In 2016, an album called The Spiral and released by Posh Isolation shook the experimental music scene. The artist behind it was Frederikke Hoffmeier aka Puce Mary, a sound sculptor from Copenhagen. At that point she had already released several LPs and EPs since 2010 and her live performances were known among noise lovers for their abrasiveness. Although not a newcomer, the album significantly elevated her profile. And last October it rose even further with the release of The Drought [Pan, 2018].
Undoubtedly one of the most inspiring and surprising works of 2018, The Drought represents a step forward in terms of concept, composition and sound. Often compared with Pharmakon, Vit Fana or Acronym, among others, her power electronics amount to a lyrical offering where harsh sounds intermingle to create an industrial poetry book.

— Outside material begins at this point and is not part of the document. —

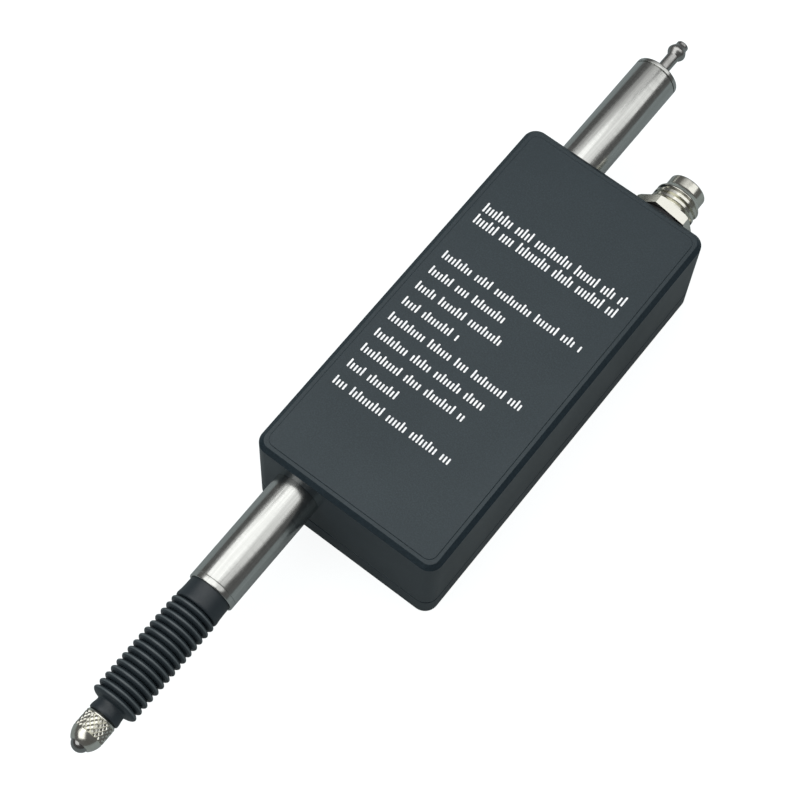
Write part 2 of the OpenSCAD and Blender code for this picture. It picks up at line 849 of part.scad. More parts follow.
// Slotted rail that keeps the spindle from turning
module guide_rail() {
    slot = pin_guide_r + pin_slot_gap;
    color([0.60, 0.60, 0.62])
        difference() {
            translate([-rail_w / 2, rail_front, rail_z])
                cube([rail_w, rail_rear - rail_front, rail_t]);
            translate([-slot, pin_guide_y - stroke - 0.2, rail_z - 1])
                cube([2 * slot, stroke + 0.4, rail_t + 2]);
            for (y = [pin_guide_y - stroke - 0.2, pin_guide_y + 0.2])
                translate([0, y, rail_z - 1])
                    cylinder(r = slot, h = rail_t + 2);
            for (y = rail_screw_y)
                translate([0, y, rail_z - 1]) {
                    cylinder(r = small_r, h = rail_t + 2);
                    cylinder(r = small_head_r, h = head_sink + 1);
                }
        }
}

module rail_screws() {
    color([0.70, 0.70, 0.70])
        for (y = rail_screw_y)
            translate([0, y, rail_z]) {
                cylinder(r = small_head_r, h = head_sink);
                cylinder(r = small_r, h = rail_t + rail_bite - 0.2);
            }
}

// Radius of the bellows' outside at t folds from a crest: round crests, narrow valleys
function wave_r(t) = valley_r + (crest_r - valley_r) * pow(abs(cos(180 * t)), crest_roundness);
crest_roundness = 0.75;
fold_steps = 10;

// Rubber bellows: rear collar, convolutions and front lip
module bellows() {
    outer = [for (i = [0 : folds * fold_steps])
        [wave_r(i / fold_steps - 0.5), fold_start - i * fold_pitch / fold_steps]];
    inner = [for (i = [folds * fold_steps : -1 : 0])
        [wave_r(i / fold_steps - 0.5) - bellows_wall, fold_start - i * fold_pitch / fold_steps]];
    color([0.13, 0.15, 0.17])
        turned(concat(
            [[race_r, collar_seat], [collar_r, collar_seat], [collar_r, -stem_out],
                [crest_r - 0.12, fold_start + 0.35], [crest_r - 0.25, fold_start + 0.12]],
            outer,
            [[lip_r - 0.15, fold_end - 0.2], [lip_r - 0.1, fold_end - 0.5], [lip_r, lip_front + 0.9],
                [lip_r, lip_front + 0.35], [lip_r - 0.3, lip_front], [neck_r, lip_front],
                [neck_r, fold_end + 0.1]],
            inner,
            [[race_r, fold_start + 0.4]]));
}

// Helix of round wire about the stem axis
module spring_wire(r, wire, y0, y1, turns) {
    sides = 6;
    steps = 14 * turns;
    ring = [for (i = [0 : steps], j = [0 : sides - 1])
        let (a = 360 * turns * i / steps, b = 360 * j / sides, q = r + wire * cos(b))
            [q * cos(a), y0 + (y1 - y0) * i / steps + wire * sin(b), q * sin(a)]];
    walls = [for (i = [0 : steps - 1], j = [0 : sides - 1])
        let (k = (j + 1) % sides)
            [i * sides + j, i * sides + k, (i + 1) * sides + k, (i + 1) * sides + j]];
    start = [[for (j = [sides - 1 : -1 : 0]) j]];
    finish = [[for (j = [0 : sides - 1]) steps * sides + j]];
    polyhedron(ring, concat(walls, start, finish), convexity = 10);
}

module return_spring() {
    gap = wire_r + 0.05;
    color([0.70, 0.70, 0.72])
        spring_wire(cage_mid_r, wire_r, gland_rear + gap, piston_front - gap, spring_turns);
}

// Measuring spindle from the tip's thread to the piston's seat
module spindle() {
    color([0.80, 0.80, 0.80])
        difference() {
            turned([[0, tip_base], [neck_r, tip_base], [neck_r, neck_y], [spindle_r, neck_y],
                [spindle_r, piston_front], [rod_r, piston_front], [rod_r, piston_rear + piston_nut_t],
                [0, piston_rear + piston_nut_t]]);
            rod_y(tip_thread_r, tip_base - 1, tip_base + tip_thread_l + 0.5);
        }
}

// Radius of the arc that rounds the nose
nose_drop = tip_r - tip_seat_r;
nose_arc_r = (pow(tip_nose, 2) + pow(nose_drop, 2)) / (2 * nose_drop);
// Lip of the ball seat, and the drilled cone that the ball rests against
seat_lip = 0.03;
drill_half_angle = 59;
drill_apex = tip_ball_r / sin(drill_half_angle);
// Radius of the nose at a distance s in front of the straight part
function nose_r(s) = tip_r - nose_arc_r + sqrt(pow(nose_arc_r, 2) - s * s);

// Contact tip with its thread, and a drilled seat whose lip is closed round the ball
module contact_tip() {
    straight_end = tip_base - tip_straight;
    arc_steps = 10;
    arc = [for (i = [0 : arc_steps])
        [nose_r(tip_nose * i / arc_steps), straight_end - tip_nose * i / arc_steps]];
    color([0.82, 0.81, 0.77])
        turned(concat([[0, tip_base + tip_thread_l], [tip_thread_r, tip_base + tip_thread_l],
            [tip_thread_r, tip_base], [tip_r - 0.28, tip_base], [tip_r, tip_base - 0.35]],
            arc,
            [[tip_ball_r - seat_lip, seat_y], [tip_ball_r, (seat_y + ball_y) / 2],
                [tip_ball_r, ball_y + drill_apex - tip_ball_r / tan(drill_half_angle)],
                [0, ball_y + drill_apex]]));
}

module tip_ball() {
    color([0.55, 0.56, 0.58])
        translate([0, ball_y, 0])
            sphere(r = tip_ball_r);
}

// Ring on the spindle that meets the stem at the end of the stroke
module stop_collar() {
    color([0.60, 0.60, 0.62])
        tube_y(collar_stop_r, spindle_r, collar_stop_y, collar_stop_y + collar_stop_l);
}

// Block on the spindle that carries the scale on a ledge
module scale_carrier() {
    color([0.62, 0.64, 0.67])
        difference() {
            union() {
                translate([-carrier_half, carrier_front, -carrier_h])
                    cube([2 * carrier_half + carrier_floor, carrier_l, 2 * carrier_h]);
                translate([carrier_half, carrier_front, -scale_t / 2 - ledge_t])
                    cube([carrier_floor + ledge_w, carrier_l, ledge_t]);
            }
            rod_y(spindle_r, carrier_front - 1, carrier_front + carrier_l + 1);
            for (y = carrier_screw_y)
                translate([0, y, 0])
                    cylinder(r = grub_r, h = carrier_h + 1);
            translate([0, pin_guide_y, 0])
                cylinder(r = pin_guide_r, h = carrier_h + 1);
        }
}

module carrier_screws() {
    color([0.35, 0.35, 0.37])
        for (y = carrier_screw_y)
            translate([0, y, spindle_r])
                difference() {
                    cylinder(r = grub_r, h = carrier_h - spindle_r - 0.1);
                    translate([0, 0, (carrier_h - spindle_r) / 3])
                        cylinder(r = grub_socket_r, h = carrier_h, $fn = 6);
                }
}

module glass_scale() {
    color([0.75, 0.86, 0.88, 0.6])
        translate([scale_x, scale_y, -scale_t / 2])
            cube([scale_w, scale_l, scale_t]);
}

module anti_rotation_pin() {
    color([0.82, 0.82, 0.82])
        translate([0, pin_guide_y, spindle_r])
            cylinder(r = pin_guide_r, h = ceiling_z - 0.2 - spindle_r);
}

module piston() {
    groove = (piston_front + piston_rear) / 2;
    color([0.72, 0.60, 0.34])
        difference() {
            tube_y(cyl_bore_r - 0.08, rod_r, piston_front, piston_rear);
            tube_y(cyl_bore_r + 1, seal_groove_r, groove - seal_groove_w / 2, groove + seal_groove_w / 2);
        }
}

module piston_seal() {
    groove = (piston_front + piston_rear) / 2;
    half = seal_groove_w / 2 - 0.05;
    color([0.06, 0.06, 0.06])
        tube_y(cyl_bore_r - 0.02, seal_groove_r, groove - half, groove + half);
}

module piston_nut() {
    color([0.72, 0.72, 0.72])
        difference() {
            translate([0, piston_rear, 0])
                rotate([-90, 0, 0])
                    cylinder(r = 2.1, h = piston_nut_t - 0.1, $fn = 6);
            rod_y(rod_r, piston_rear - 1, piston_rear + piston_nut_t + 1);
        }
}

// Places a child at each ball: rings along Y, staggered by half a step
module at_balls() {
    for (k = [0 : ball_rings - 1], i = [0 : balls_per_ring - 1])
        translate([0, cage_front + cage_end + k * ring_pitch, 0])
            rotate([0, (i + 0.5 * (k % 2)) * 360 / balls_per_ring, 0])
                translate([0, 0, cage_mid_r])
                    children();
}

module ball_cage() {
    color([0.72, 0.58, 0.30])
        difference() {
            tube_y(cage_mid_r + cage_wall / 2, cage_mid_r - cage_wall / 2, cage_front, cage_rear);
            at_balls()
                cylinder(r = ball_r + 0.03, h = 2, center = true);
        }
}

module bearing_balls() {
    color([0.85, 0.85, 0.86])
        at_balls()
            sphere(r = ball_r, $fn = 24);
}

housing();
face_panel();
bottom_cover();
cover_gasket();
cover_screws();
front_stem();
stem_end_ring();
guide_bush();
stem_clip();
rear_cylinder();
cylinder_clip();
cylinder_gland();
cylinder_end_cap();
cap_seal();
air_nipple();
connector_shell();
connector_seal();
connector_nut();
connector_insert();
connector_pins();
main_board();
board_screws();
board_chips();
wire_header();
signal_wires();
read_head_bracket();
bracket_screws();
light_source();
index_grating();
photo_detector();
guide_rail();
rail_screws();
bellows();
return_spring();
spindle();
contact_tip();
tip_ball();
stop_collar();
scale_carrier();
glass_scale();
carrier_screws();
anti_rotation_pin();
piston();
piston_seal();
piston_nut();
ball_cage();
bearing_balls();
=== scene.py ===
"""Looks of a grating displacement sensor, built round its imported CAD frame.

The pieces' lengths are in millimetres in the CAD frame, and `MM` turns them into metres: the origin lies
on the stem's axis where it leaves the case, the contact tip points to -Y and the marked face to +Z. The
studio's lengths are in metres.
"""

import json
import logging
import math
from abc import ABC, abstractmethod
from collections.abc import Callable, Iterator, Mapping, Sequence
from contextlib import contextmanager
from dataclasses import dataclass, field
from enum import Enum

import bmesh
import bpy
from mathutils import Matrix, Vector


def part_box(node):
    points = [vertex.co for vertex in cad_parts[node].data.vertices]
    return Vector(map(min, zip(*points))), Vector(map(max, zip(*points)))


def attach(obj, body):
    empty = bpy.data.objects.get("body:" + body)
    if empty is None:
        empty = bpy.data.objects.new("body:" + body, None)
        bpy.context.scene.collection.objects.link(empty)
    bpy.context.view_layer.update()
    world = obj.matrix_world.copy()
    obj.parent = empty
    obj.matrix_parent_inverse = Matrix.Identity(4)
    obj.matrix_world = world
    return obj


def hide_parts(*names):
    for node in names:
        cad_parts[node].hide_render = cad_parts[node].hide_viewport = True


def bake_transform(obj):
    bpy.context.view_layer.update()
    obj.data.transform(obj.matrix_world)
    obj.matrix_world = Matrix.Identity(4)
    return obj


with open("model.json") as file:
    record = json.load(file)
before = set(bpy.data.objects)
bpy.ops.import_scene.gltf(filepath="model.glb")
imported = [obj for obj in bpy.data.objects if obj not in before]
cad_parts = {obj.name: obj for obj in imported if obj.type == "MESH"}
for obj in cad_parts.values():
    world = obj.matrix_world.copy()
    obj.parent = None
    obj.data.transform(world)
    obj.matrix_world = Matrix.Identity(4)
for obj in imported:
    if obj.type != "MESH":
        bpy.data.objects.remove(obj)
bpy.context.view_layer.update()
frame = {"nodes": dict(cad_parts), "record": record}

log = logging.getLogger("sensor")

MM = 0.001
# Points that lie closer together than this are one point
WELD = 0.0005 * MM
# Share of a side that the rounding of its corner may take
ROUNDED_SHARE = 0.49

Point = tuple[float, float]
Corner = tuple[float, float, float]
Outline = Sequence[Point | Corner]
Colour = tuple[float, float, float]
Piece = bpy.types.Object
Socket = bpy.types.NodeSocket


class Body(Enum):
    """Bodies of the frame that pieces ride on."""

    CASE = "case"
    SPINDLE = "spindle_set"


class Element(Enum):
    """Elements of a mesh, with Blender's name of the mode that selects them."""

    POINT = "VERT"
    EDGE = "EDGE"


# Modelling by operators, as by hand


def deselect_all() -> None:
    """Leaves edit mode and deselects every object."""
    if bpy.context.object and bpy.context.object.mode != "OBJECT":
        bpy.ops.object.mode_set(mode="OBJECT")
    bpy.ops.object.select_all(action="DESELECT")


def activate(obj: Piece) -> None:
    """Makes one object the only selected and the active one."""
    deselect_all()
    obj.select_set(True)
    bpy.context.view_layer.objects.active = obj


@contextmanager
def edit_mode(obj: Piece) -> Iterator[None]:
    """Opens an object in edit mode with its whole mesh selected, and closes it again."""
    activate(obj)
    bpy.ops.object.mode_set(mode="EDIT")
    bpy.ops.mesh.select_mode(type="VERT")
    bpy.ops.mesh.select_all(action="SELECT")
    yield
    bpy.ops.object.mode_set(mode="OBJECT")


def select_where(obj: Piece, element: Element, wanted: Callable[..., bool]) -> int:
    """Selects the points or the edges of the mesh in edit mode that pass a test.

    Args:
        obj: the object in edit mode.
        element: what is tested and selected.
        wanted: the test of one point or edge.

    Returns:
        How many were selected.
    """
    bpy.ops.mesh.select_mode(type=element.value)
    bpy.ops.mesh.select_all(action="DESELECT")
    mesh = bmesh.from_edit_mesh(obj.data)
    found = [item for item in (mesh.verts if element is Element.POINT else mesh.edges) if wanted(item)]
    for item in found:
        item.select_set(True)
    mesh.select_flush_mode()
    bmesh.update_edit_mesh(obj.data)
    return len(found)


def face_outwards() -> None:
    """Selects the whole mesh in edit mode and turns its faces outwards."""
    bpy.ops.mesh.select_all(action="SELECT")
    bpy.ops.mesh.normals_make_consistent(inside=False)


def finish_modifier(obj: Piece, kind: str, **settings: object) -> None:
    """Adds a modifier with its settings and applies it.

    Args:
        obj: the object to modify.
        kind: the modifier's type.
        **settings: the modifier's properties.
    """
    activate(obj)
    modifier = obj.modifiers.new(kind.lower(), kind)
    for key, value in settings.items():
        setattr(modifier, key, value)
    bpy.ops.object.modifier_apply(modifier=modifier.name)


def shade(obj: Piece, angle: float = 30.0, weighted: bool = False) -> Piece:
    """Shades a piece smooth where its faces meet at less than an angle.

    Args:
        obj: the piece.
        angle: the angle in degrees.
        weighted: whether large faces keep their flat look beside narrow bevels.

    Returns:
        The piece.
    """
    activate(obj)
    bpy.ops.object.shade_smooth_by_angle(angle=math.radians(angle))
    if weighted:
        finish_modifier(obj, "WEIGHTED_NORMAL", keep_sharp=True, weight=90)
    return obj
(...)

In fact, this LP is a piece of art in its entirety, from the album cover, designed by Torbjørn Rødland, to the last of its nine tracks, mastered by Rashad Becker. Upon gloomy apocalyptic soundscapes the Danish musician develops a world that pivots on a myriad of wisely-combined dramatic layers, mesmerizing repetitions, and industrial effects. While her usual raw intense distortion has not gone anywhere, the compositions provide listeners with quieter phases, which paradoxically bring about a sharper unrest. It is especially the case in To Possess is to Be in Control, where her reverberated voice articulates the words: “It makes me sick to open my body to you to give you all I have. If I can possess you. Why can't I possess my own body? To possess is to be in control”. A Feast Before the Drought speaks about lamenting, rage and sadness, igniting a war to challenge our very existence and our approach to life. As Puce Mary has said: “[these]compositions manifest an ongoing power struggle within the self towards preservation. The traumatised body serves as a dry landscape of which obscured memories and escape mechanisms fold reality into fiction, making sense of desire, loss and control.” The Drought unquestionably ratifies Vladimir Jankélévitch’s postulates on music’s underlying capability to speak the unspeakable. The album brings together texts by Charles Baudelaire and Jean Genet, but their purpose seems to be to lead listeners in a certain direction rather than to communicate a precise and clear message. That’s exactly where we, as the audience, need to let ourselves get lost, and it is just then that we start to understand what a huge work this is. A real sonic poem: touching, evocative, enriching and empowering. For many, ranging from Ian Svenonius to James Baldwin, this is the true meaning of art. And I agree.
All in all, Puce Mary’s The Drought is, without any kind of doubt, one of the albums of 2018. It shows the real power of music in terms of expressiveness and reaching corners of the mind no word can reach. It provokes a whole palette of emotions: primary, personal, social, political… It speaks about freedom, danger, power… Both a poem and a manifest, this evocative, revolutionary and deeply beautiful album is a passionate invitation to feel and, therefore, to thrive.